(Information provided):
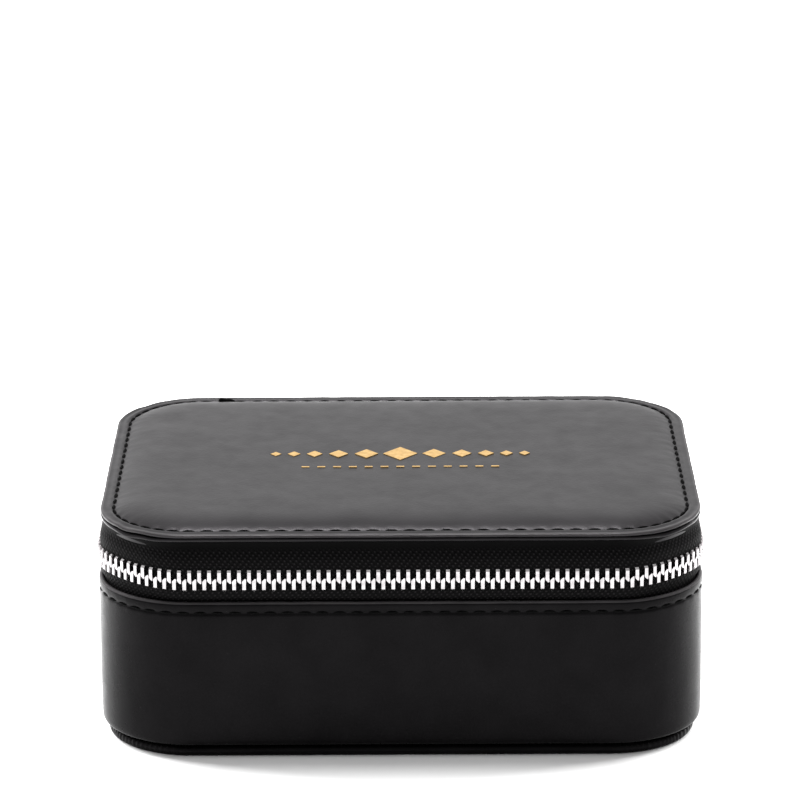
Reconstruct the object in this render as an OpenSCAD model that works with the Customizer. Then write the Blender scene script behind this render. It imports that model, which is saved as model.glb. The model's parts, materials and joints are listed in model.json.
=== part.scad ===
// Zip-round leather jewellery case: a padded lid and a box base, joined by a leather hinge at the
// back and closed by a metal zip that runs round the front, the sides and both back corners.
// Millimetres. +Z up, the front faces -Y, and the origin is the centre of the underside.

/* [Case] */
// Width of the case, left to right
case_w = 120; // [110:1:140]
// Depth of the case, front to back
case_d = 90; // [84:1:110]
// Radius of the case's corners
corner_r = 18.5; // [16:0.5:22]
// Height of the top of the leather side wall
wall_top = 32.8; // [30:0.1:34]
// Height of the line where the lid and the base meet
part_z = 37.3; // [36.5:0.1:38]
// Height of the underside of the lid's stitched edge
plate_z = 45.2; // [45:0.1:48]

/* [Layers] */
// Thickness of the leather
leather_t = 0.7; // [0.6:0.1:1]
// Thickness of the side wall's turned leather
wall_t = 1.0; // [0.8:0.1:1.2]
// Rise of the padded field above the lid's stitched edge
crown = 1.2; // [0.6:0.1:2]
// Width of the flat stitched border round the padded field
border_w = 4; // [3:0.5:6]
// Width of the gold ornament in the middle of the lid
ornament_w = 54; // [30:1:70]
// Thickness of the suede linings
suede_t = 0.6; // [0.4:0.1:0.8]

/* [Inside] */
// Number of ring rolls
rolls = 6; // [5:1:7]
// Height of the top of the dividers
divider_top = 29; // [24:1:30]
// Thickness of the dividers
divider_t = 2; // [1.6:0.2:2.4]
// Centre of the divider beside the ring rolls
ring_wall_x = -21; // [-24:1:-18]
// Centre of the divider between the front and back compartments
long_wall_y = 3; // [-4:1:8]
// Centre of the divider between the two back compartments
cross_wall_x = 17; // [10:1:24]

/* [Zip] */
// Distance between two teeth of one row
tooth_pitch = 2.0; // [1.8:0.1:2.4]
// Width of the closed row of teeth
chain_w = 4.4; // [4.2:0.1:4.6]
// Half the width of the leather hinge between the ends of the zip
hinge_half = 17.5; // [14:0.5:19]

/* [Hidden] */
$fn = 48;
skin = 0.05;             // how far a cutting shape passes a face
foot_h = 1.8;            // base panel
wall_z = 2.7;            // underside of the side wall, above the dark groove
floor_z = 3.3;           // underside of the floor board
floor_t = 1.5;
lining_z = floor_z + floor_t;
pad_z = lining_z + suede_t;
pad_t = 2;
contents_z = pad_z + pad_t;
foot_inset = 1.2;
groove_inset = 3;
board_inset = 1.7;       // outer face of the wall board
board_top = 32;
board_t = 1.3;
rim_inset = 4;           // outer face of the lid rim and of the collar
rim_t = 1.2;
lining_inset = rim_inset + rim_t;
room_inset = lining_inset + suede_t;
collar_top = part_z - 0.7;
rim_z = part_z + 0.7;    // lower end of the lid rim
lid_board_t = 1.8;
lid_ceiling = plate_z - lid_board_t;         // underside of the lid board
lid_room_z = lid_ceiling - suede_t;          // face of the lid's lining
flange_z = plate_z + leather_t;              // underside of the lid's top leather
flange_top = flange_z + leather_t;
seam_inset = 3;          // stitched seam in the lid's border
stitch_z = wall_top - 2.2;
thread_w = 0.5;
thread_deep = 0.2;
thread_proud = 0.1;
tape_t = 0.5;
tape_inset = 0.35;       // outer face of the tape beside the teeth
tape_gap = 0.6;          // from the parting line to the tape's edge
tape_flat = 3.5;         // from the parting line to the tape's bend
tape_seat = 1.3;         // outer face of the tape where it meets the lid's edge
tape_behind = wall_t + 0.05;                 // outer face of the tape inside the wall
tuck_z = wall_top - 8.8; // lower end of the tape and of the hinge inside the wall
tooth_inset = tape_inset + tape_t / 2;
tooth_deep = 2.2;
tooth_w = 0.84;
tooth_lap = 0.35;        // how far a tooth's head passes the parting line
slide_l = 9;
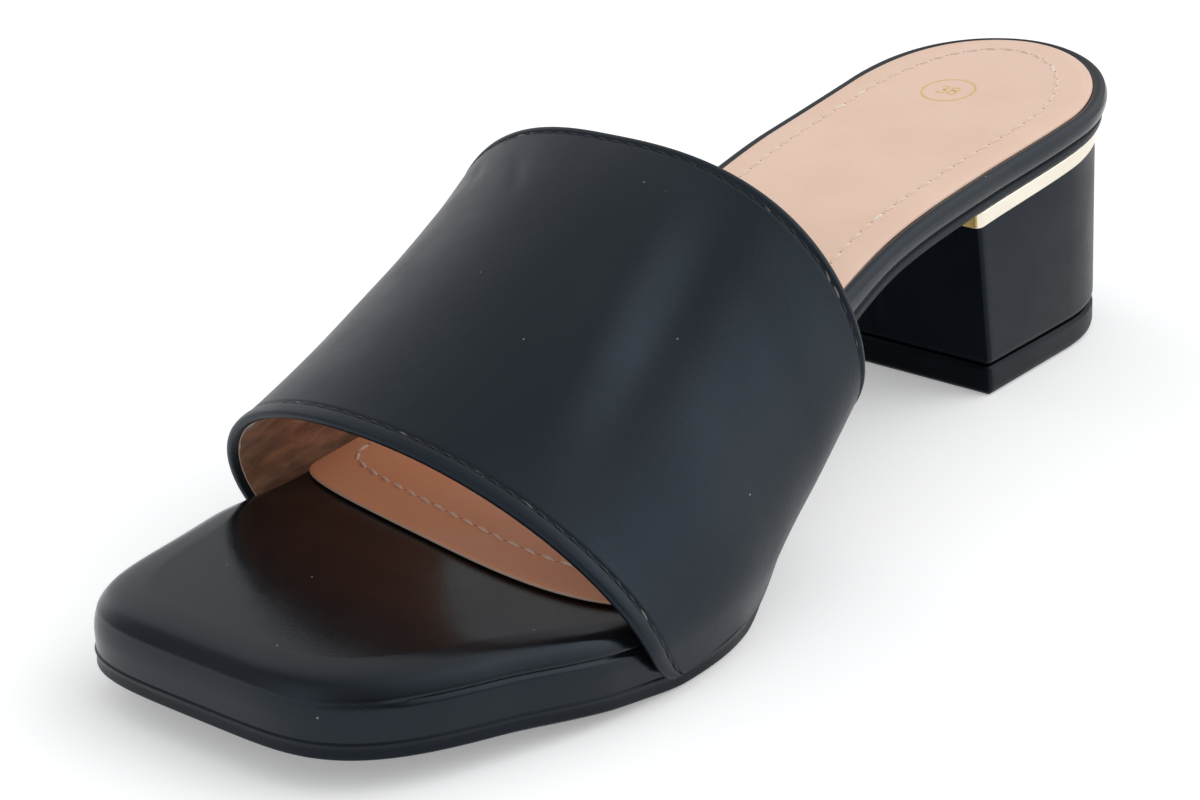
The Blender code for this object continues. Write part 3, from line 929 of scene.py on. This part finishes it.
def needle_holes():
    """Small dark dimples, painted shade of the holes where the needle went through the sock, one between
    each two stitches.
    """
    shape = bmesh.new()
    flat = Matrix.Diagonal((1.0, 1.0, NEEDLE_HOLE_FLATNESS, 1.0))
    for place in resampled(sock_seam_ring(), SOCK_STITCH_PITCH, True)[:-1]:
        up = sock_normal(place)
        turn = Vector((0.0, 0.0, 1.0)).rotation_difference(up).to_matrix().to_4x4()
        where = Matrix.Translation(Vector(place) + up * NEEDLE_HOLE_LIFT) @ turn @ flat
        bmesh.ops.create_icosphere(shape, subdivisions=1, radius=NEEDLE_HOLE_RADIUS, matrix=where)
    return shape


def print_stroke(shape, arc):
    """One stroke of the size print: a thin raised ribbon that follows the sock."""
    angles = np.radians(np.linspace(arc.from_degrees, arc.to_degrees, PRINT_POINTS + 1))
    closed = arc.to_degrees - arc.from_degrees == 360.0
    if closed:
        angles = angles[:-1]
    rows = []
    for reach, lift in ((-0.5, -1.0), (-0.5, 1.0), (0.5, 1.0), (0.5, -1.0)):
        x = PRINT_CENTRE[0] + (arc.x + (arc.across + reach * PRINT_LINE) * np.cos(angles)) / 1000.0
        y = PRINT_CENTRE[1] + (arc.y + (arc.up + reach * PRINT_LINE) * np.sin(angles)) / 1000.0
        rows.append(np.stack([x, y, insole_top(y) + lift * PRINT_RAISE / 1000.0], axis=-1))
    sides = add_rows(shape, rows)
    for one, other in zip(sides, sides[1:] + sides[:1]):
        bridge(shape, one, other, closed=closed)
    if not closed:
        shape.faces.new([side[0] for side in sides])
        shape.faces.new([side[-1] for side in sides][::-1])


def size_print():
    shape = bmesh.new()
    for arc in SIZE_PRINT:
        print_stroke(shape, arc)
    return shape


# Colours, from a darker to a lighter tone where there are two. The blacks shine a little blue.
BLACK_TINT = (0.68, 0.82, 1.0, 1.0)
Leather = namedtuple("Leather", "dark light low_rough high_rough grain")
PLATFORM_LEATHER = Leather((0.0028, 0.0036, 0.0048), (0.0044, 0.0052, 0.0064), 0.16, 0.26, 0.16)
STRAP_LEATHER = Leather((0.0048, 0.0072, 0.0104), (0.0068, 0.0096, 0.0134), 0.33, 0.43, 0.26)
HEEL_LEATHER = Leather((0.0030, 0.0046, 0.0078), (0.0046, 0.0064, 0.0100), 0.36, 0.46, 0.12)
PLATFORM_SHINE = 0.36
STRAP_SHINE = 0.33
OUTSOLE_SHINE = 0.22
HEEL_SHINE = 0.19
# The breast's lower shine is painted shade, for the breast faces the shaded floor under the arch.
BREAST_PAINTED_SHADE_SHINE = 0.03
DUST = (0.22, 0.21, 0.20)
OUTSOLE_BLACK = (0.0030, 0.0042, 0.0056)
OUTSOLE_ROUGHNESS = 0.36
TIP_BLACK = (0.0036, 0.0048, 0.0068)
TIP_ROUGHNESS = 0.46
# The sock's warmer tan toward the front is painted shade: the strap's shade with the lining's warm bounced
# light.
SOCK_FRONT_PAINTED_SHADE = (0.92, 0.44, 0.24)
SOCK_HEEL = (0.93, 0.66, 0.52)
SOCK_PATCHES = (0.86, 0.53, 0.38)
SOCK_CUT_EDGE = (0.62, 0.46, 0.38)
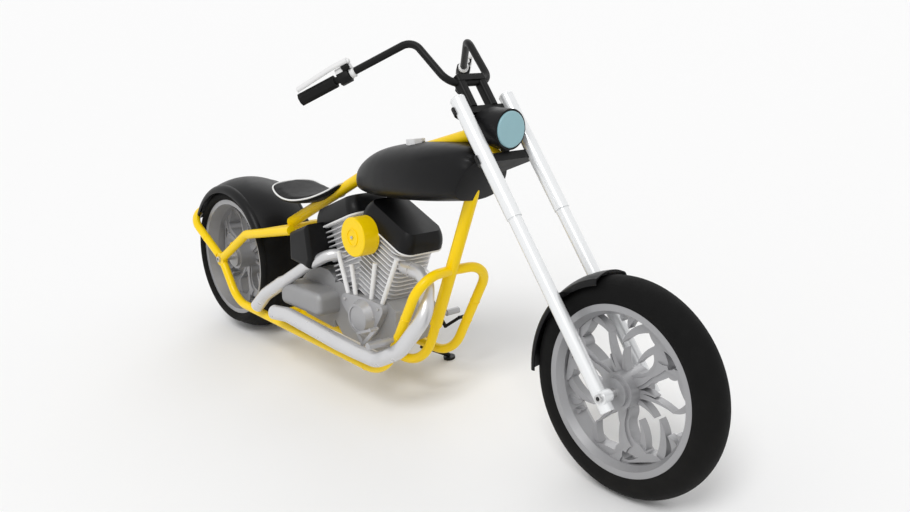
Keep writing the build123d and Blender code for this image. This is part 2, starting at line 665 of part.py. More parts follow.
def exhaust(head, head_radius, bend, muffler, muffler_radius, muffler_bend):
    """A pipe that widens into a longer muffler with an open end."""
    with BuildLine() as muffler_line:
        FilletPolyline(*muffler, radius=muffler_bend)
    mouth = Plane(origin=muffler_line.line @ 0, z_dir=muffler_line.line % 0)
    tail = Plane(origin=muffler_line.line @ 1, z_dir=muffler_line.line % 1)
    with BuildPart() as pipe:
        add(round_tube(head, head_radius, bend))
        with BuildSketch(Plane(origin=head[-1], z_dir=Vector(*head[-1]) - Vector(*head[-2]))):
            Circle(head_radius)
        with BuildSketch(mouth):
            Circle(muffler_radius)
        loft()
        with BuildSketch(mouth):
            Circle(muffler_radius)
        sweep(path=muffler_line.line)
        with BuildSketch(tail):
            Circle(muffler_radius - PIPE_WALL)
        extrude(amount=-OPEN_DEPTH, mode=Mode.SUBTRACT)
    return pipe.part


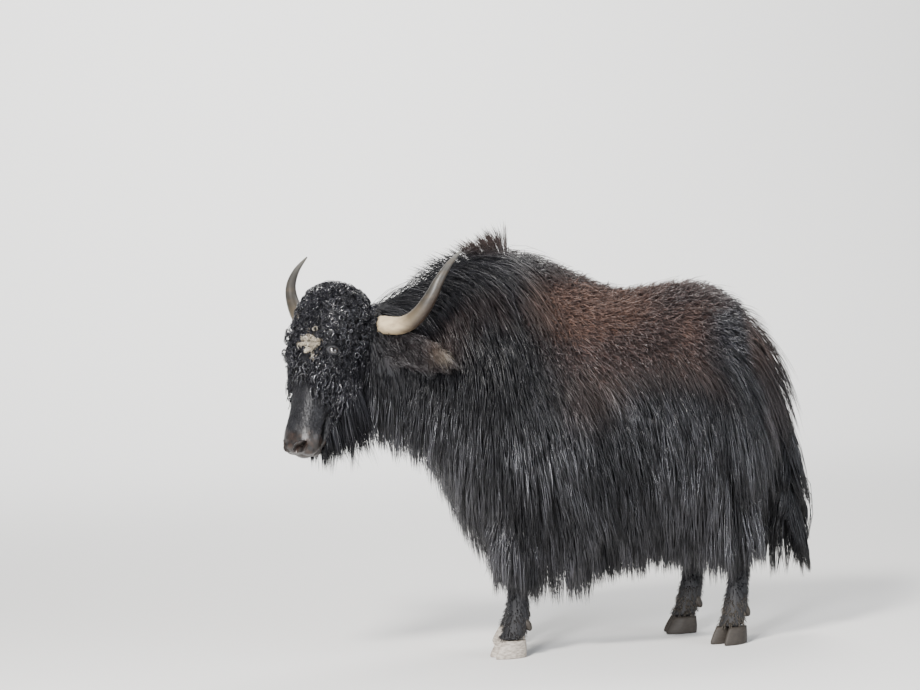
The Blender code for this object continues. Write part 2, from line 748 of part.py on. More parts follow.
def build_horn(side, name, grow=0.0, count=None):
    """A horn that leaves the head sideways, sweeps up and curves back to its tip."""
    rows = filled_in(HORN, HORN_STEPS)[:count]
    points = [POLL + HEAD_LEFT * (a * SIDES[side]) + FORWARD * ahead + UP * up for a, ahead, up, _ in rows]
    rings = []
    for k, point in enumerate(points):
        way = (points[min(k + 1, len(points) - 1)] - points[max(k - 1, 0)]).normalized()
        across = way.cross(FORWARD).normalized()
        radius = rows[k][3] + grow
        start = point - way * (grow if k == 0 else 0)
        rings.append(oval(start, across, way.cross(across), radius, radius, radius, HORN_SIDES, 1.0, 1.0))
    return loft(name, rings)


def ear_ways(side):
    """Along the ear, up across it, and out of its open side, which faces forward."""
    aside, ahead, up = EAR_WAY
    along = (HEAD_LEFT * SIDES[side] * aside + FORWARD * ahead + UP * up).normalized()
    across = (UP - along * UP.dot(along)).normalized()
    open_way = along.cross(across)
    if open_way.dot(FORWARD) < 0:
        open_way = -open_way
    return along, across, open_way


def ear_half_width(u):
    return EAR_HALF_WIDTH * (0.36 + 0.64 * math.sin(math.pi * u**0.9)) * (1 - 0.9 * u**5)


def build_ear(side, name, grow=0.0):
    """A cupped leaf with a short round stub that sits in the head."""
    s, a, d = EAR_ROOT
    root = head_point(s, a * SIDES[side], d)
    along, across, open_way = ear_ways(side)
    rings = []
    for i in range(EAR_STEPS + 1):
        u = i / EAR_STEPS
        half = ear_half_width(u) + grow
        base = root + along * (EAR_START - grow + (EAR_LENGTH - EAR_START + 2 * grow) * u)
        base -= across * (EAR_DROOP * u * u)
        faces = {}
        for wall in (-1, 1):
            faces[wall] = [
                base
                + across * (half * v)
                - open_way * (EAR_CUP * half * (1 - v * v) + wall * (EAR_THICKNESS / 2 + EAR_ROOM * grow))
                for v in (-1, -0.6, 0, 0.6, 1)
            ]
        rings.append(faces[-1] + faces[1][::-1])
    leaf = loft(name, rings)
    forward, out = EAR_STUB_PLACE
    radii = [radius + grow for radius in EAR_STUB]
    pieces = [ball("stub", root + along * forward + open_way * out, (across, open_way, along), radii, 8, 6)]
    for u in EAR_FRINGE:
        edge = root + along * (EAR_LENGTH * u) - across * (EAR_DROOP * u * u + ear_half_width(u) * 0.8)
        path = [
            edge - across * (EAR_FRINGE_LENGTH * t) + along * (0.018 * t * t)
            for t in (-0.1, 0.45, 1)
        ]
        pieces.append(lock(path, along, EAR_FRINGE_WIDTH, EAR_FRINGE_THICKNESS, grow))
    return combined(leaf, pieces)


def curls(rng):
    """Rounded clumps set close over the forehead, the poll and the cheeks."""
    clumps = []
    first, last = CURL_TURNS
    for row, s in enumerate(CURL_ROWS):
        _, half, front, behind = row_at(SKULL, s)
        for k in range(CURL_COUNT):
            turn = first + (last - first) * (k + 0.5 * (row % 2)) / (CURL_COUNT - 0.5)
            angle = math.radians(turn + rng.uniform(-3, 3))
            c, d = math.cos(angle), math.sin(angle)
            place = head_point(
                s + rng.uniform(-0.006, 0.006),
                half * math.copysign(abs(c) ** SKULL_PEAK, c),
                (front if d > 0 else behind) * d,
            )
            if min((place - eye_middle(side)).length for side in SIDES) < CURL_CLEAR_OF_EYE:
                continue
            out = (HEAD_LEFT * c + FACE_OUT * d).normalized()
            across = NOSE_WAY.cross(out)
            wide, high = (size * rng.uniform(0.88, 1.1) for size in CURL_SIZE)
            clumps.append(ball("curl", place, (NOSE_WAY, across, out), (wide, wide, high), 6, 4))
    return clumps


def build_nostril(side):
    s, a, d = NOSTRIL_PLACE
    inwards = (HEAD_LEFT * SIDES[side] * 0.55 + FACE_OUT * 0.80 + NOSE_WAY * 0.25).normalized()
    along = NOSE_WAY * 0.8 - FACE_OUT * 0.2 + HEAD_LEFT * SIDES[side] * 0.3
    along = (along - inwards * along.dot(inwards)).normalized()
    place = head_point(s, a * SIDES[side], d)
    return ball("nostril", place, (along, inwards.cross(along), inwards), NOSTRIL_SIZE, 8, 6)


def build_head(trunk, rng):
    nape = halved(copy_of(trunk, "nape"), *cut_plane(HEAD_CUT, 1))
    pieces = [build_jaw(), nape]
    pieces += [build_lid(side, lid) for side in SIDES for lid in LID_RISE]
    pieces += curls(rng) + jaw_locks(rng) + hung_locks(THROAT_LOCKS, rng)
    head = combined(build_skull(), pieces)
    halved(head, *cut_plane(HEAD_CUT, 1))
    cutters = []
    for side in SIDES:
        radii = [EYE_RADIUS + ROOM] * 3
        cutters.append(ball("socket", eye_middle(side), (HEAD_LEFT, FORWARD, UP), radii, 10, 6))
        cutters.append(build_nostril(side))
        cutters.append(build_horn(side, "horn_socket", ROOM, HORN_SOCKET_ROWS))
        cutters.append(build_ear(side, "ear_socket", ROOM))
    return combined(head, cutters, "DIFFERENCE")


def finished(objects, material):
    for obj in objects:
        obj.data.materials.clear()
        obj.data.materials.append(material)


def main():
    clear_scene()
    rng = random.Random(SEED)
    trunk = build_trunk()
    head = build_head(trunk, rng)
    neck = combined(copy_of(trunk, "neck"), neck_locks(rng))
    halved(neck, *cut_plane(NECK_CUT, 1))
    halved(neck, *cut_plane(HEAD_CUT, -1))
    torso = copy_of(trunk, "torso")
    coat = flank_locks(rng) + hung_locks(CHEST_LOCKS, rng) + hung_locks(THIGH_LOCKS, rng) + crest_locks(rng)
    combined(torso, coat)
    halved(torso, *cut_plane(NECK_CUT, -1))
    bpy.data.objects.remove(trunk)
    tail = combined(build_tail("tail"), tail_locks(rng))

    grooves = [build_ear("left", "ear_groove", ROOM), build_horn("left", "horn_groove", ROOM)]
    combined(neck, grooves, "DIFFERENCE")
    sockets = [build_leg(foot, "leg_socket", ROOM) for foot in FEET]
    sockets.append(build_tail("tail_socket", ROOM))
    sockets.append(build_ear("left", "ear_groove", ROOM))
    combined(torso, sockets, "DIFFERENCE")

    legs, claws = [], []
    for foot in FEET:
        leg = build_leg(foot, "leg_" + foot)
        combined(leg, [build_dewclaw(foot, side, "pit", ROOM) for side in SIDES], "DIFFERENCE")
        legs.append(leg)
        for side in SIDES:
            claws.append(build_claw(foot, side))
            claws.append(build_dewclaw(foot, side, f"dewclaw_{foot}_{side}"))
    ears = [build_ear(side, "ear_" + side) for side in SIDES]
    horns = [build_horn(side, "horn_" + side) for side in SIDES]
    eyes = [
        ball("eye_" + side, eye_middle(side), (HEAD_LEFT, FORWARD, UP), [EYE_RADIUS] * 3, 10, 6)
        for side in SIDES
    ]

    finished([torso, neck, head, tail] + legs + ears, new_material("coat", (0.020, 0.018, 0.020), 0.75))
    finished(horns, new_material("horn", (0.42, 0.36, 0.29), 0.45))
    finished(claws, new_material("claw", (0.30, 0.26, 0.22), 0.60))
    finished(eyes, new_material("eye", (0.020, 0.012, 0.008), 0.10))


main()
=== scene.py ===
# %% [markdown]
# # A yak with a long black coat
#
# The animal stands still on four hooves, its head turned to its left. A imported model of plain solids
# already holds its size and pose. This script dresses that model: one skin over the whole body, a coat of
# many thin locks on the skin, and horns, hooves and eyes as pieces of their own.
#
# Metres are used throughout, +Z is up, the animal faces -X and its left side is -Y.

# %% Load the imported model
import math
import time

import bmesh
import bpy
import numpy as np
from mathutils import Matrix, Vector
from mathutils.bvhtree import BVHTree
from mathutils.kdtree import KDTree


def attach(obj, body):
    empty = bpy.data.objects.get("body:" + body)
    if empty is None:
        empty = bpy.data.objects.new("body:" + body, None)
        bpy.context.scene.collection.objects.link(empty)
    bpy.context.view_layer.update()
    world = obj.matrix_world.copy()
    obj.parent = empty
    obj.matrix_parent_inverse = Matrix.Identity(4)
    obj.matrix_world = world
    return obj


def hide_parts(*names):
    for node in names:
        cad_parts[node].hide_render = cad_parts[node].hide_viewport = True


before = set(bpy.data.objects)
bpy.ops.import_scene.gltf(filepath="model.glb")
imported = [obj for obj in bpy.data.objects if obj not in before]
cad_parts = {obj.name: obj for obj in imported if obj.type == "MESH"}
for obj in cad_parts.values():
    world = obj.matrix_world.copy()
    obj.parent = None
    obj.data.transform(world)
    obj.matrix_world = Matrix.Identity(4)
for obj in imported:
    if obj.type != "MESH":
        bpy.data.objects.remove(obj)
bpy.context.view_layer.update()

START = time.time()
UP = Vector((0, 0, 1))
SIDES = {"left": 1, "right": -1}

# %% [markdown]
# ## Camera, light and floor
#
# The camera comes first, because it decides how fine everything has to be. It stands ten metres off, about
# as high as the hump and a little towards the head, with a long lens, which keeps the legs parallel. The
# horizon leans by a small angle, as it does when a camera is held on sloping ground. A single matrix of the
# camera's own right, up and back directions sets all of that at once, where angles would need trying.

# %% Camera
CAMERA_TURN = math.radians(-8)
CAMERA_RISE = math.radians(2.0)
CAMERA_LEAN = math.radians(2.5)
CAMERA_DISTANCE = 10.0
CAMERA_LENS = 112.7
CAMERA_ASIDE = -0.296
CAMERA_HEIGHT = 1.066


def camera_axes(turn, rise, lean):
    """The camera's right, up and back directions."""
    back = Vector((math.sin(turn) * math.cos(rise), -math.cos(turn) * math.cos(rise), math.sin(rise)))
    level = Vector((math.cos(turn), math.sin(turn), 0))
    right = level * math.cos(lean) - back.cross(level) * math.sin(lean)
    return right, back.cross(right), back, level


def new_object(name, data):
    made = bpy.data.objects.new(name, data)
    bpy.context.scene.collection.objects.link(made)
    return made


right, up, back, level = camera_axes(CAMERA_TURN, CAMERA_RISE, CAMERA_LEAN)
camera = new_object("camera", bpy.data.cameras.new("camera"))
camera.data.lens = CAMERA_LENS
target = level * CAMERA_ASIDE + UP * CAMERA_HEIGHT
camera.matrix_world = (
    Matrix.Translation(target + back * CAMERA_DISTANCE) @ Matrix((right, up, back)).transposed().to_4x4()
)
bpy.context.scene.camera = camera
print("camera at", [round(v, 2) for v in camera.matrix_world.translation])

# %% [markdown]
# Black hair shows its shape almost only by its gloss, so the light matters more than the colour. A key lamp
# high on the left of the view draws the main sheen, and a front lamp lights the face and the legs. A weak
# fill reaches the dark side, and a rim lamp behind the back parts the coat from the backdrop. The last lamp
# lights only the wall. All are discs, which have soft edges, and the camera doesn't see them.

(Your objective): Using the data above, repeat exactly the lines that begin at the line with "The Blender code for this object continues. Write part 2, from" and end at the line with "return EAR_HALF_WIDTH *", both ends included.

(Response to the exercise):
The Blender code for this object continues. Write part 2, from line 748 of part.py on. More parts follow.
def build_horn(side, name, grow=0.0, count=None):
    """A horn that leaves the head sideways, sweeps up and curves back to its tip."""
    rows = filled_in(HORN, HORN_STEPS)[:count]
    points = [POLL + HEAD_LEFT * (a * SIDES[side]) + FORWARD * ahead + UP * up for a, ahead, up, _ in rows]
    rings = []
    for k, point in enumerate(points):
        way = (points[min(k + 1, len(points) - 1)] - points[max(k - 1, 0)]).normalized()
        across = way.cross(FORWARD).normalized()
        radius = rows[k][3] + grow
        start = point - way * (grow if k == 0 else 0)
        rings.append(oval(start, across, way.cross(across), radius, radius, radius, HORN_SIDES, 1.0, 1.0))
    return loft(name, rings)


def ear_ways(side):
    """Along the ear, up across it, and out of its open side, which faces forward."""
    aside, ahead, up = EAR_WAY
    along = (HEAD_LEFT * SIDES[side] * aside + FORWARD * ahead + UP * up).normalized()
    across = (UP - along * UP.dot(along)).normalized()
    open_way = along.cross(across)
    if open_way.dot(FORWARD) < 0:
        open_way = -open_way
    return along, across, open_way


def ear_half_width(u):
    return EAR_HALF_WIDTH * (0.36 + 0.64 * math.sin(math.pi * u**0.9)) * (1 - 0.9 * u**5)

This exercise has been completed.